1. forwards(10.toInches())
0. whatever
/* Bottom of stack */

// Now, I could call a method like .doInReverse(), which would pop the stack:

--> forwards(10.toInches())

0. whatever
/* Bottom of stack */

// then take that action and surround it by a couple of calls
// to trajseqbuilder.setReversed(true/false)

3. setReversed(false)
2. forwards(10.toInches())
1. setReversed(true)
0. whatever
/* Bottom of stack */

// Again, this is just an example, but, to summarize, it allows for things like
anvil.whatever().forwards(10).doInReverse()

// Now, in the Java world, it's not *as* useful, but it's quite nice for Kotlin where
// most things are expressions and not statements, and you may want to do something
// like so

when {
    n == 0 -> splineTo(a, b, c)
    n == 1 -> splineTo(i, j, k)
    else   -> splineTo(x, y, z)
}.doInReverse()

// If we used inReverse{} here, it'd create another layer of nesting which just
// isn't as clean

// All in all, I'm not using the stack manipulation a ton right now, but it sets
// up the framework for future modifications to make Anvil even more powerful.
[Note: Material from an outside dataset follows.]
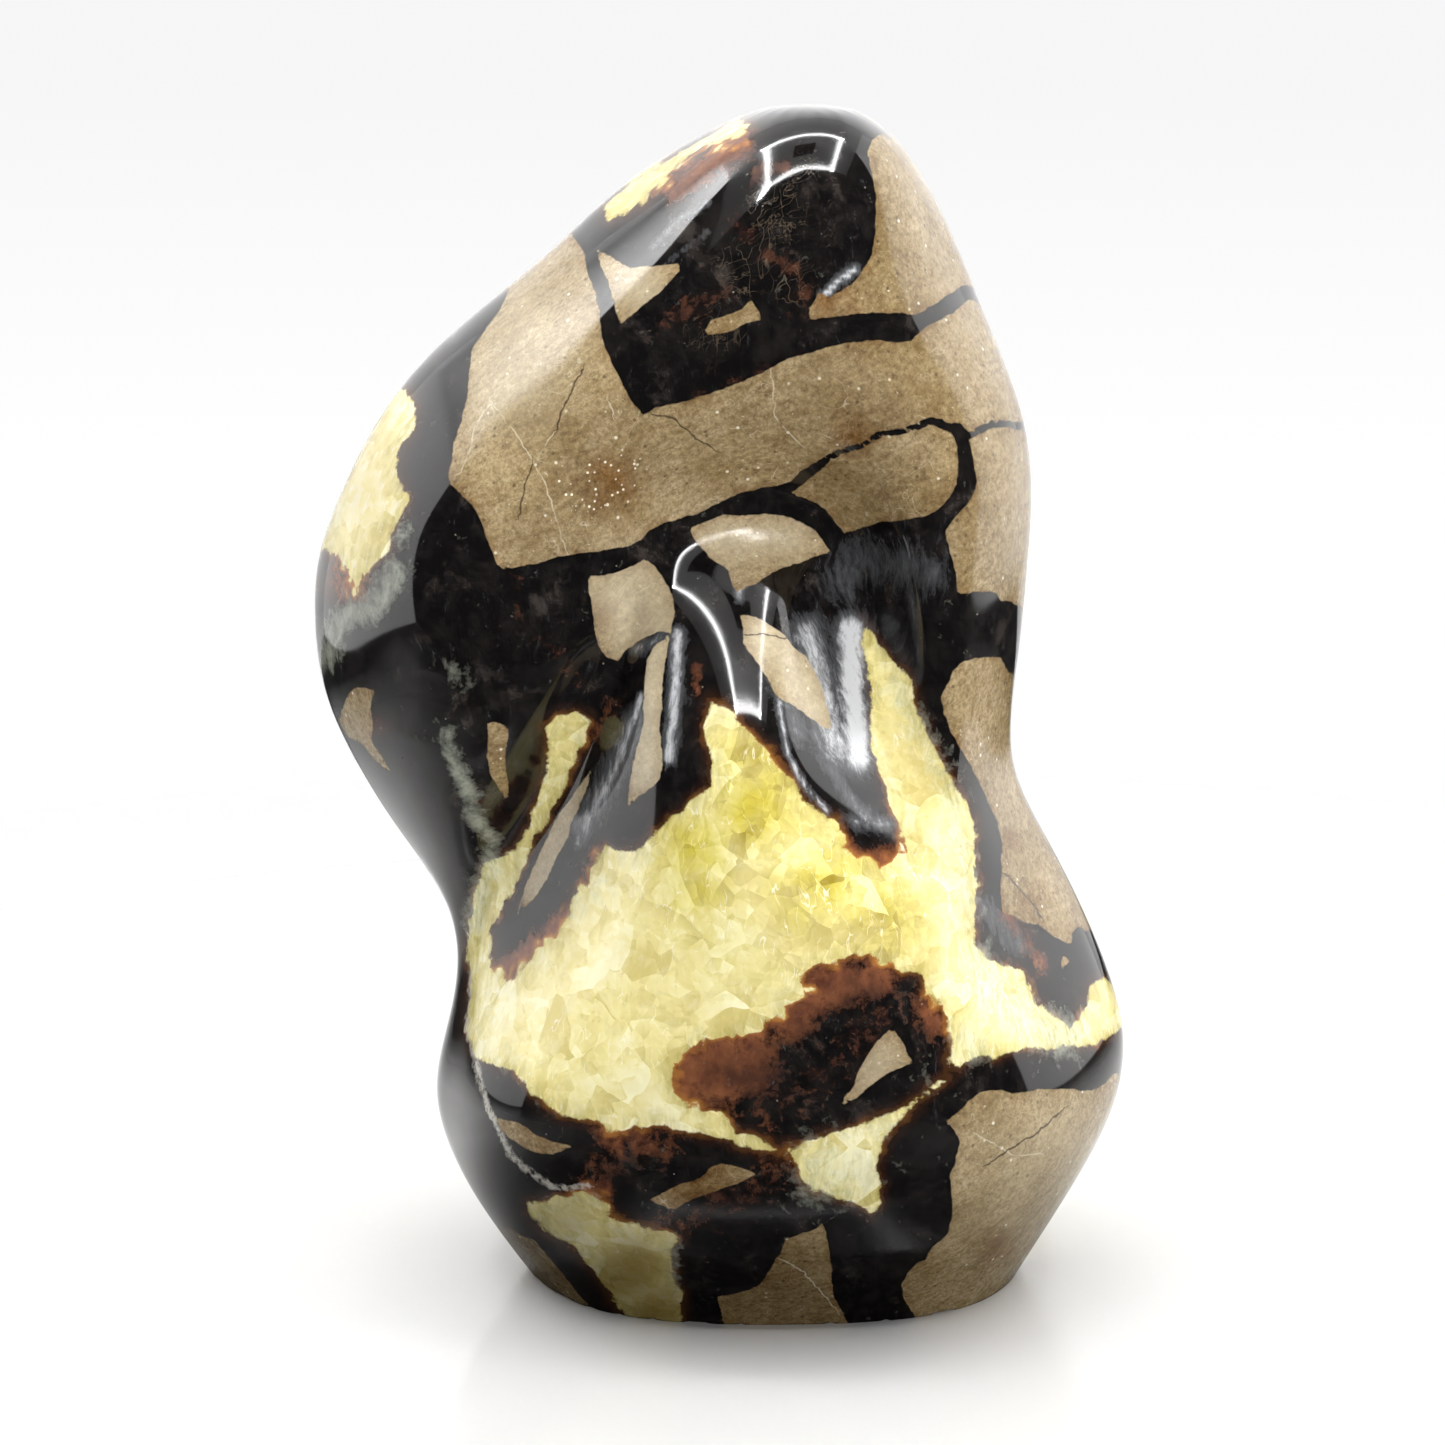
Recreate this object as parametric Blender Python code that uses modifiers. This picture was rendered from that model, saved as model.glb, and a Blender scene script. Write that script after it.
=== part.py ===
"""A polished septarian freeform: one solid stone, cut flat underneath so that it stands.

Everything is in metres, +Z up. The origin is on the table, at the middle of the flat cut.
The visible front faces -Y.
"""
import math

import bpy
import bmesh
import numpy as np
from mathutils import Vector

MM = 0.001

# The stone
STONE_COLOUR = (0.32, 0.26, 0.17)
STONE_ROUGHNESS = 0.12
SUBDIVISIONS = 2

# Sections of the stone, from the flat cut up, in millimetres. Each one is a height, then how far
# back it reaches, then eleven points (x, y) from its right side round the front to its left side:
# the right side, right flank, right ridge, valley, nose's right, nose, nose's left, left flank,
# fold, left lobe's face and left side.
SECTIONS = (
    (0.0, 18.5, ((29.8, 1.0), (27.4, -7.6), (22.4, -13.4), (15.0, -17.0),
                 (6.5, -18.4), (-2.0, -18.7), (-10.0, -18.1), (-18.0, -15.8),
                 (-24.2, -11.0), (-28.0, -5.0), (-29.2, 1.0))),
    (5.0, 22.0, ((32.4, 1.0), (30.2, -8.4), (24.6, -15.6), (16.4, -20.0),
                 (7.2, -21.9), (-2.0, -22.3), (-11.0, -21.6), (-20.2, -18.8),
                 (-27.2, -13.2), (-31.3, -6.0), (-32.6, 1.0))),
    (13.0, 26.5, ((36.8, 1.0), (34.3, -10.0), (27.6, -19.4), (18.4, -25.0),
                  (8.0, -27.4), (-2.0, -27.9), (-12.0, -27.0), (-22.4, -23.6),
                  (-30.6, -17.0), (-35.6, -8.0), (-37.2, 1.0))),
    (22.0, 29.5, ((40.8, 1.0), (38.0, -11.6), (30.4, -22.0), (20.0, -28.2),
                  (9.0, -30.8), (-2.0, -31.4), (-13.0, -30.4), (-24.8, -27.0),
                  (-33.4, -19.4), (-38.4, -8.6), (-40.1, 1.0))),
    (30.0, 29.5, ((41.9, 1.0), (38.4, -11.4), (30.2, -22.0), (20.0, -28.8),
                  (9.4, -31.8), (-1.6, -32.6), (-12.6, -31.8), (-24.8, -27.6),
                  (-33.2, -18.8), (-37.4, -8.0), (-39.0, 1.0))),
    (38.0, 28.0, ((39.7, 1.0), (36.2, -10.6), (28.4, -21.0), (19.4, -28.4),
                  (9.6, -32.4), (-0.6, -33.4), (-10.8, -32.2), (-23.0, -26.2),
                  (-32.2, -14.4), (-36.2, -5.0), (-37.4, 1.0))),
    (46.0, 26.5, ((36.2, 0.5), (32.8, -9.6), (26.0, -19.4), (18.8, -27.0),
                  (10.0, -32.0), (0.2, -33.6), (-9.6, -31.8), (-21.0, -24.0),
                  (-31.4, -10.6), (-36.4, -4.6), (-38.9, 1.0))),
    (54.0, 25.0, ((32.0, 0.5), (29.2, -8.6), (23.8, -18.0), (17.2, -25.0),
                  (9.4, -30.8), (-0.2, -33.4), (-8.8, -31.2), (-19.0, -22.6),
                  (-29.2, -10.8), (-37.0, -9.6), (-44.2, 1.0))),
    (62.0, 24.0, ((28.2, 0.0), (26.2, -8.6), (21.4, -17.6), (15.0, -22.0),
                  (7.4, -27.6), (-1.4, -32.0), (-9.0, -29.8), (-18.0, -21.6),
                  (-26.0, -13.4), (-37.6, -14.8), (-49.1, 1.0))),
    (70.0, 23.5, ((27.7, 0.0), (25.4, -9.6), (19.6, -17.2), (12.2, -17.4),
                  (4.6, -25.4), (-2.4, -30.3), (-9.8, -27.4), (-16.8, -21.0),
                  (-22.8, -15.8), (-37.2, -18.4), (-52.5, 1.0))),
    (78.0, 24.0, ((28.6, 0.0), (25.4, -11.6), (17.8, -18.4), (10.2, -13.4),
                  (3.0, -21.6), (-3.2, -25.3), (-9.6, -23.4), (-15.4, -19.4),
                  (-19.8, -17.4), (-36.6, -20.8), (-53.6, 1.0))),
    (86.0, 24.5, ((29.1, 0.0), (25.8, -12.8), (16.8, -19.2), (9.4, -11.2),
                  (2.8, -16.0), (-3.6, -19.0), (-10.2, -18.2), (-14.8, -17.0),
                  (-20.2, -18.4), (-37.4, -21.4), (-53.1, 1.0))),
    (94.0, 24.5, ((29.5, 0.0), (26.2, -12.8), (18.0, -19.4), (10.2, -14.4),
                  (2.8, -11.4), (-4.6, -12.6), (-11.4, -14.4), (-18.4, -18.6),
                  (-27.6, -21.4), (-40.4, -16.4), (-50.4, 1.0))),
    (103.0, 23.5, ((28.5, 0.0), (25.6, -11.0), (18.8, -17.2), (10.8, -18.8),
                   (2.6, -17.6), (-5.8, -17.2), (-13.6, -19.2), (-21.6, -20.6),
                   (-29.6, -18.2), (-38.0, -12.0), (-45.6, 2.0))),
    (112.0, 21.0, ((25.2, 1.0), (22.6, -9.0), (17.0, -15.4), (10.0, -18.8),
                   (2.4, -19.8), (-5.2, -20.0), (-12.6, -19.8), (-19.6, -18.2),
                   (-26.0, -14.4), (-32.6, -8.0), (-37.8, 2.0))),
    (121.0, 17.5, ((21.5, 2.0), (19.0, -6.6), (14.8, -13.0), (8.8, -17.2),
                   (2.2, -18.8), (-4.0, -18.8), (-10.0, -17.4), (-15.6, -14.4),
                   (-20.4, -9.8), (-24.4, -4.0), (-26.8, 3.0))),
    (129.0, 13.5, ((17.6, 3.0), (16.1, -6.0), (12.6, -12.6), (7.8, -15.7),
                   (2.8, -16.5), (-2.0, -16.1), (-6.8, -14.2), (-10.8, -10.8),
                   (-14.4, -5.4), (-16.8, -1.2), (-17.8, 3.5))),
    (135.2, 9.5, ((13.0, 4.0), (12.4, -4.0), (10.3, -9.8), (7.5, -12.3),
                  (4.4, -13.1), (1.4, -12.9), (-1.6, -11.6), (-4.2, -8.8),
                  (-6.2, -5.0), (-7.5, -0.4), (-8.0, 4.2))),
    (138.6, 6.4, ((8.0, 4.2), (7.9, 0.0), (7.5, -4.2), (6.2, -7.0),
                  (4.4, -7.9), (2.6, -7.4), (1.1, -5.8), (0.2, -3.4),
                  (-0.2, -0.8), (-0.4, 1.8), (-0.4, 4.2))),
)
BACK_POINTS = 5
BACK_FULLNESS = 0.8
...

It
// also helps w/ the background trajectory generation

// that being said I probably won't use it a ton since it can be a bit finicky for
// people who doesn't really know how Anvil works

Background Trajectory generation

// As you may know, Anvil implicitly generates your trajectories in a
// background thread unless explicitly told otherwise via the Anvil config
// object.

// To do this, it just uses coroutines to start building the trajectory as soon
// as the trajectory building it starts to run via a temporal marker

private val builderScope = CoroutineScope(Dispatchers.Default + SupervisorJob())
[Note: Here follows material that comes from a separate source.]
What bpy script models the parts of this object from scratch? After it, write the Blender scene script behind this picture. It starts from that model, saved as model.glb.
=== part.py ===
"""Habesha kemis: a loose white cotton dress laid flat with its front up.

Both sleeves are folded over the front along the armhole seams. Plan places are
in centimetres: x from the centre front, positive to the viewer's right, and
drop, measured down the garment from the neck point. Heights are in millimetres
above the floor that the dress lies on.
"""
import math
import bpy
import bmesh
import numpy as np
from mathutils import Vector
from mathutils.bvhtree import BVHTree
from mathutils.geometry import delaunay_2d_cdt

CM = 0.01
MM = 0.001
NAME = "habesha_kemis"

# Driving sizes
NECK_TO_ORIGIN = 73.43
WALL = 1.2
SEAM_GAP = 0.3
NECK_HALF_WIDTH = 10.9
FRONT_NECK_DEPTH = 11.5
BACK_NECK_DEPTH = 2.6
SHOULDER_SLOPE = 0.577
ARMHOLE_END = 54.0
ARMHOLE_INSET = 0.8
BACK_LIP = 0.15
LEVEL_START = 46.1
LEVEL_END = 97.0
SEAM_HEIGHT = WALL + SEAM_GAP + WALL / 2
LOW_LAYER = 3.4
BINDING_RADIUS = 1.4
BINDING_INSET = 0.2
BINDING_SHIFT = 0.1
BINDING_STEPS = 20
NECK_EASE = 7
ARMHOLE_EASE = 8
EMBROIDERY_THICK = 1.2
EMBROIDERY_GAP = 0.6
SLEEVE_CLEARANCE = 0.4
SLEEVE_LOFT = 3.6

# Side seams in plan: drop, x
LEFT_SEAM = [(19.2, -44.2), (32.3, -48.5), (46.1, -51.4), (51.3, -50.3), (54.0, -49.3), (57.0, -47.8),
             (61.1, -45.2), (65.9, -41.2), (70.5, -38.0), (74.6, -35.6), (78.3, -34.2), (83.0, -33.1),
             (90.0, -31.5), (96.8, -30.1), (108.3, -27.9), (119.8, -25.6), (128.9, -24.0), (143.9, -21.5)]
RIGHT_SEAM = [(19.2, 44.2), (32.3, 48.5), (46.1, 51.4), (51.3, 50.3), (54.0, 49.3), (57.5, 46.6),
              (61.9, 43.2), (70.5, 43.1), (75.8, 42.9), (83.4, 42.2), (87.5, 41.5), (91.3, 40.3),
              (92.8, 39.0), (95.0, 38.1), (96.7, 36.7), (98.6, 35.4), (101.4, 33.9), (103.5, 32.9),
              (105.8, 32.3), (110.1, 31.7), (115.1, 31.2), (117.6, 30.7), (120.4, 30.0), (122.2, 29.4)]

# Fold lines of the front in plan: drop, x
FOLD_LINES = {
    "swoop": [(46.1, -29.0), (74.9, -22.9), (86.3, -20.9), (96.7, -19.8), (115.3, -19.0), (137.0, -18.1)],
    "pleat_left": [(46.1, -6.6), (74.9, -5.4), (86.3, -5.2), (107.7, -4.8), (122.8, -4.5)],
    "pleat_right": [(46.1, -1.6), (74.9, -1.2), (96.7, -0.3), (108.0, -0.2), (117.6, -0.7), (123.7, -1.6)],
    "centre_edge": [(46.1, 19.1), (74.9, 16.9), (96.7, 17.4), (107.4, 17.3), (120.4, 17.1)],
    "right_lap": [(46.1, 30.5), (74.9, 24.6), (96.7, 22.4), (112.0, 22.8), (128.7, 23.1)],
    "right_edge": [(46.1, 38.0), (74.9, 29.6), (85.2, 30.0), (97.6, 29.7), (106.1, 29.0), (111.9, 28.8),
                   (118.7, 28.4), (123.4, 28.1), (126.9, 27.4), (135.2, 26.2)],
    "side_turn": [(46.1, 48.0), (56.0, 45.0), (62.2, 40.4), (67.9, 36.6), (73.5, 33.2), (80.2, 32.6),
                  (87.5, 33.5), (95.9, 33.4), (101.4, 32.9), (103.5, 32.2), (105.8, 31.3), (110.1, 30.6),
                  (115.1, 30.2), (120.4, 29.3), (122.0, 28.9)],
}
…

// Then, when it's finally time for the building trajectory to be run, Anvil
// just waits for it to finish building then runs it. Ideally, the trajectory
// has already finished building, but if it's not, the running trajectory may
// stall for a tiny bit.

/* A simplified version of the thenRun method */
fun thenRun(nextTrajectory: (Pose2d) -> Anvil) {
    flushDeque()

    // Generates a new key for every trajectory so that multiple
    // trajectories can be generated at the same time and retrieved
    // later
    val key = Object()

    builderDeque.addFirst {
        // Can't use '_addTemporalMarker' as that adds to the end of the deque
        builderProxy.UNSTABLE_addTemporalMarkerOffset(0.0) {
            val nextStartPose = getCurrentEndPose()

            // Starts building it
            preforgedTrajectories[key] = builderScope.async {
                nextTrajectory( nextStartPose ).build()
            }
        }
    }

    // _addTemporalMarker() is an internal Anvil method to add a temporal marker
    // to the deque
    _addTemporalMarker(0) {
        // Waits for trajectory to finish building
        // (Should already be done)
        val nextTrajectoryBuilt = runBlocking { preforgedTrajectories[key]?.await() }!!

        run( nextTrajectoryBuilt )
    }
}